Ich sitze am Rand unter den Bäumen im Schatten und schaue zu, und kriege davon fast schon einen Kreislaufkollaps – ans Mitmachen ist nicht zu denken. Am Horizont zieht ein Gewitter auf, das erste der Regenzeit, die so sehnsüchtig erwartet wird (von mir nicht, gebe ich zu). Es donnert, und die Kinder schreien verängstigt rum und rennen Richtung Schule, bis ein Lehrer sie zurückbeordert. Ob ich keine Angst hätte, gerade unter den Bäumen, fragen die Zurückgekehrten. Ich erkläre, dass es doch gar nicht blitzt, wie Donner zu Stande kommt, und dass das nicht gefährlich ist. Wie man ausrechnen kann, wie weit das Gewitter noch entfernt ist, und dass, wenn es da ist, ja, man sich besser nicht unter einem Baum befindet. Es sammelt sich eine Gruppe um mich, und damit ist die Frage-Antwort-Runde eröffnet. Ich lerne Rachel kennen, eine Sechstklässlerin, die eine Brille trägt, was in Kenia sehr selten ist und entsprechend auffällt. Sie ist aktiv und stellt viele kluge Fragen. Es beginnt mit Fragen zu Deutschland, der Hauptstadt, dem Präsidenten, der Nationalhymne. Ob wir Schuluniformen hätten, und wie eine Hochzeit bei uns aussieht? Großes Erstaunen bei manchen, als ich erkläre, dass die Eltern des Bräutigams der Braut keine Kuh schenken müssen. Dass es Väter gibt, die auf Kinder aufpassen, während Mütter arbeiten, dass es Gesetze gibt, die das Schlagen von Kindern verbieten, dass ich kein Auto besitze und dass Kohl auch bei uns wächst, weil eben nicht das ganze Jahr Schnee liegt und es zwischendrin so warm wird wie in Kenia. Rachel weiß vieles davon schon, sie hat Verwandschaft in Deutschland. Sie zeigt auf sich, und meint, sie sei sogar ein bisschen weiß. Wir vergleichen unsere Arme. Weiß ist sie nicht. „Warum sind Europäer weiß und Afrikaner schwarz?“, will eine wissen. Was soll ich sagen? Ich erkläre, obwohl die Kinder das ja wissen, dass der Ursprung der Menschheit in Afrika liegt, und unsere Vorfahren vermutlich alle Schwarze waren. Dass dann welche gewandert sind und wir keine dunkle Haut brauchen oben im Norden, und dass wir somit heute nicht mehr gemacht sind für das Leben in Afrika. Ich erkläre das Konzept von Sonnenbrand, zeige, dass meine Arme rote und braune Flecken haben und man meine Adern durch die Haut sieht. Der Neid auf die Hautfarbe schwindet ein bisschen.

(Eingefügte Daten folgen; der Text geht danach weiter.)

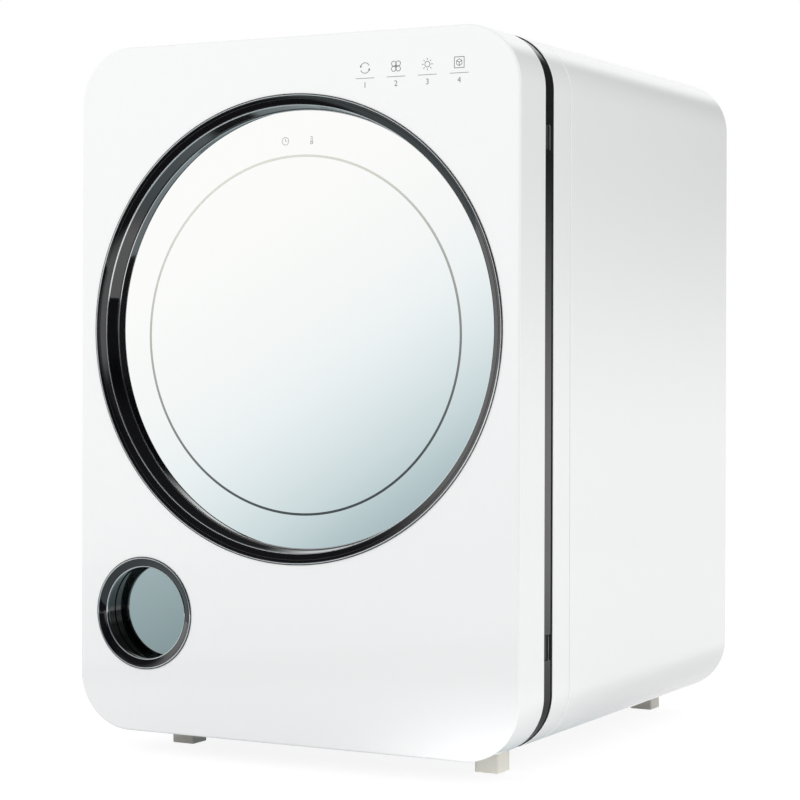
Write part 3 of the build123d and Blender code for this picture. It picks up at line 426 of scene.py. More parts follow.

Meine Gastschwester hatte ich vor ein paar Tagen dabei erwischt, wie sie sich millimeterdick mit Bodylotion einschmierte, bis sie ganz hell war. Es ist wichtig, dass du dich so hübsch findest, wie Gott dich gemacht hat, sage ich ihr, weil ich weiß, dass die Mama zuhört, die es immer ganz toll findet, wenn man Gott erwähnt. Gute Tat des Tages als getan verbucht.
Die Kinder auf dem Sportplatz sind inzwischen so nah aufgerückt, dass ich drohe zu ersticken. Sie hatten mir netterweise einen Stuhl gebracht und mich mit sanfter Gewalt darauf platziert, sodass sie nun größer sind als ich und auch der Sauerstoff von oben knapp wird. Rachel beordert die Mitschüler ein paar Schritte zurück. Dann erblicken mich leider die Lehrer und kommandieren mich zum Wettlauf des weiblichen Kollegiums.
Dazu sollte ich sagen, dass ich auch unter gemäßigteren klimatischen Bedingungen ein außerordentlich unsportliches Wesen bin. Sport, der nichts mit flüssigem oder gefrorenem Wasser zu tun hat, ist nix für mich. Früher hatte ich lange geturnt und ich bin sogar recht beweglich, aber Ausdauer hab ich wenig und vor Ball- und Teamsportarten habe ich regelrecht Angst.
Die Kinder feuern mich an, also mache ich mit – es geht ja um nichts. Es gibt drei Fehlstarts (nicht meinetwegen!). Ich bin glücklicherweise nicht die Einzige mit einem bodenlangen Rock. Manche tragen Flip Flops, ich immerhin Crocs, manche aber auch Leggings und Turnschuhe. Sehr fair J
Ich ziehe dann meinen Rock schliesslich bis zu den Knien hoch und als endlich ein Start gelingt, laufe ich über die krumme Buckelpiste einfach mal los, ohne mich zu überanstrengen. Und damit werde ich Zweite?! Die Kinder sind aus dem Häuschen und geleiten mich in einer Prozession zurück unter meinen Baum. Ich bin mir nicht ganz sicher, ob man mich hatte gewinnen lassen wollen, oder ob die Klamotten und das Alter nicht doch ihr Übriges getan haben.

Nach dem Mittagessen klingt dann der letzte wirkliche Schultag langsam aus. Morgen werden sie nur noch kommen, um die offizielle Termabschlusszeremonie zu halten und dann die Schule zu schliessen.  
Ich für meinen Teil gehe nach Hause: Unter die Dusche!